Uiteindelijk heeft de Hoge Raad het cassatieberoep verworpen en de eiser veroordeeld in de kosten van het geding in cassatie, die zijn begroot op € 1.207,34 aan verschotten en € 2.200,-- voor salaris. Dit arrest is openbaar uitgesproken door raadsheer W.D.H. Asser.

Uitspraak

17 april 2009
Eerste Kamer
07/10933
EV/AS
Hoge Raad der Nederlanden
Arrest
in de zaak van:
[Eiser],
wonende te [woonplaats],
EISER tot cassatie,
advocaat: mr. P.J.L.J. Duijsens,
t e g e n
1. [Verweerster 1],
wonende te [woonplaats],
2. [Verweerster 2],
wonende te [woonplaats],
VERWEERSTERS in cassatie,
advocaat: mr. D. Stoutjesdijk.
Partijen zullen hierna ook worden aangeduid als [eiser] en [verweerster] c.s.
1. Het geding in voorgaande instanties
Voor het verloop van het geding in voorgaande instanties verwijst de Hoge Raad naar zijn arrest van 30 september 2005, nr. C04/155, NJ 2005, 513. Bij dat arrest heeft de Hoge Raad het door [verweerster] c.s. ingestelde cassatieberoep tegen het arrest van het gerechtshof te Amsterdam van 26 februari 2004 vernietigd en het geding verwezen naar het gerechtshof te 's-Gravenhage ter verdere behandeling en beslissing.
Het hof te 's-Gravenhage heeft bij arrest van 14 juni 2007 het vonnis waarvan hoger beroep bekrachtigd.
Het arrest van het hof is aan dit arrest gehecht.
2. Het tweede geding in cassatie
Tegen het arrest van het hof heeft [eiser] beroep in cassatie ingesteld. De cassatiedagvaarding is aan dit arrest gehecht en maakt daarvan deel uit.
[Verweerster] c.s. hebben geconcludeerd tot verwerping van het beroep.
De zaak is voor partijen toegelicht door hun advocaten en voor [verweerster] c.s. mede door mr.
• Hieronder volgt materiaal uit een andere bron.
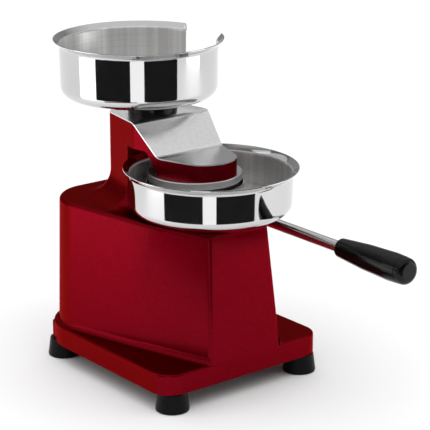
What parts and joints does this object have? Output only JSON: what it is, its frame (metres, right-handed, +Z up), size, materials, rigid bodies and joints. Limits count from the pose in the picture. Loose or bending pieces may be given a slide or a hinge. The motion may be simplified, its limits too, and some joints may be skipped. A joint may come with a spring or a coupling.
{
  "type": "hamburger patty press",
  "caption": "Table-top lever press for meat patties: cast body on rubber feet, overhead arm, turning steel bowl with mould and piston, tray bowl above, side lever.",
  "frame": {"origin": "on the floor under the turning bowl's axis, which is the middle of the whole part's box", "axes": "+Z up, -Y towards the operator, +X to the lever's side"},
  "size_m": [0.207, 0.4203, 0.3431],
  "materials": {
    "red_paint": "cast aluminium under metallic deep red paint",
    "stainless": "polished outside, satin inside",
    "polished_aluminium": "turned and polished",
    "screw_steel": "zinc plated",
    "machined_steel": "machined",
    "spring_steel": "drawn wire, lightly oiled",
    "bronze": "sintered bearing bronze",
    "chrome": "bright chrome",
    "nylon": "natural nylon",
    "black_plastic": "moulded, glossy",
    "rubber": "moulded rubber, matt"
  },
  "bodies": {
    "frame": {"cast_body": "red_paint", "arm_cover_plate": "stainless", "cover_screws": "screw_steel", "press_disc": "polished_aluminium", "press_disc_screws": "screw_steel", "upper_bowl": "stainless", "upper_bowl_spacer": "black_plastic", "upper_bowl_screws": "screw_steel", "thrust_ring": "nylon", "stop_screw": "screw_steel", "plunger_guide_bush": "bronze", "shaft_bush_right": "bronze", "shaft_bush_left": "bronze", "foot_front_left": "rubber", "foot_front_right": "rubber", "foot_rear_left": "rubber", "foot_rear_right": "rubber", "foot_screws": "screw_steel"},
    "turning_bowl": {"turntable": "polished_aluminium", "stem_bush": "bronze", "lower_bowl": "stainless", "lower_bowl_screws": "screw_steel", "mould_ring": "stainless"},
    "piston": {"mould_piston": "polished_aluminium", "piston_stem": "chrome", "stem_pad": "nylon"},
    "plunger": {"plunger_rod": "chrome", "lift_plate": "machined_steel", "lift_plate_screw": "screw_steel", "yoke": "machined_steel", "yoke_pin": "screw_steel", "spring_washer": "machined_steel", "plunger_nut": "screw_steel", "return_spring": "spring_steel"},
    "lever": {"lever_shaft": "machined_steel", "shaft_collars": "machined_steel", "collar_screws": "screw_steel", "crank_fork": "machined_steel", "crank_key_pin": "screw_steel", "crank_pin": "chrome", "crank_roller": "bronze", "lever_hub": "machined_steel", "hub_pin": "screw_steel", "lever_rod": "chrome", "grip": "black_plastic", "grip_end_cap": "black_plastic"}
  },
  "joints": [
    {"name": "lever_swing", "type": "hinge", "parent": "frame", "child": "lever", "pos_m": [0, 0.05, 0.1545], "axis": [1, 0, 0], "range_deg": [0, 30]},
    {"name": "plunger_lift", "type": "slide", "parent": "frame", "child": "plunger", "axis": [0, 0, 1], "range_m": [0, 0.022], "stiffness_N_per_m": 1500, "springref_m": -0.02, "deforming": ["return_spring"]},
    {"name": "bowl_turn", "type": "hinge", "parent": "frame", "child": "turning_bowl", "pos_m": [0, 0, 0.179], "axis": [0, 0, 1], "range_deg": [0, 180]},
    {"name": "piston_lift", "type": "slide", "parent": "turning_bowl", "child": "piston", "axis": [0, 0, 1], "range_m": [0, 0.022]}
  ],
  "couplings": [
    {"joint": "plunger_lift", "follows": "lever_swing", "m_per_rad": 0.042016},
    {"joint": "piston_lift", "follows": "lever_swing", "m_per_rad": 0.042016}
  ]
}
F.M. Ruitenbeek-Bart, advocaat bij de Hoge Raad.
De conclusie van de Advocaat-Generaal F.F. Langemeijer strekt tot verwerping van het cassatie-beroep.
3. Beoordeling van het middel
De in het middel aangevoerde klachten kunnen niet tot cassatie leiden. Zulks behoeft, gezien art. 81 RO, geen nadere motivering nu de klachten niet nopen tot beantwoording van rechtsvragen in het belang van de rechtseenheid of de rechtsontwikkeling.
4. Beslissing
De Hoge Raad:
verwerpt het beroep;
veroordeelt [eiser] in de kosten van het geding in cassatie, tot op deze uitspraak aan de zijde van [verweerster] c.s. begroot op € 1.207,34 aan verschotten en € 2.200,-- voor salaris.
Dit arrest is gewezen door de raadsheren A. Hammerstein, als voorzitter, O. de Savornin Lohman en F.B. Bakels, en in het openbaar uitgesproken door de raadsheer W.D.H. Asser op 17 april 2009.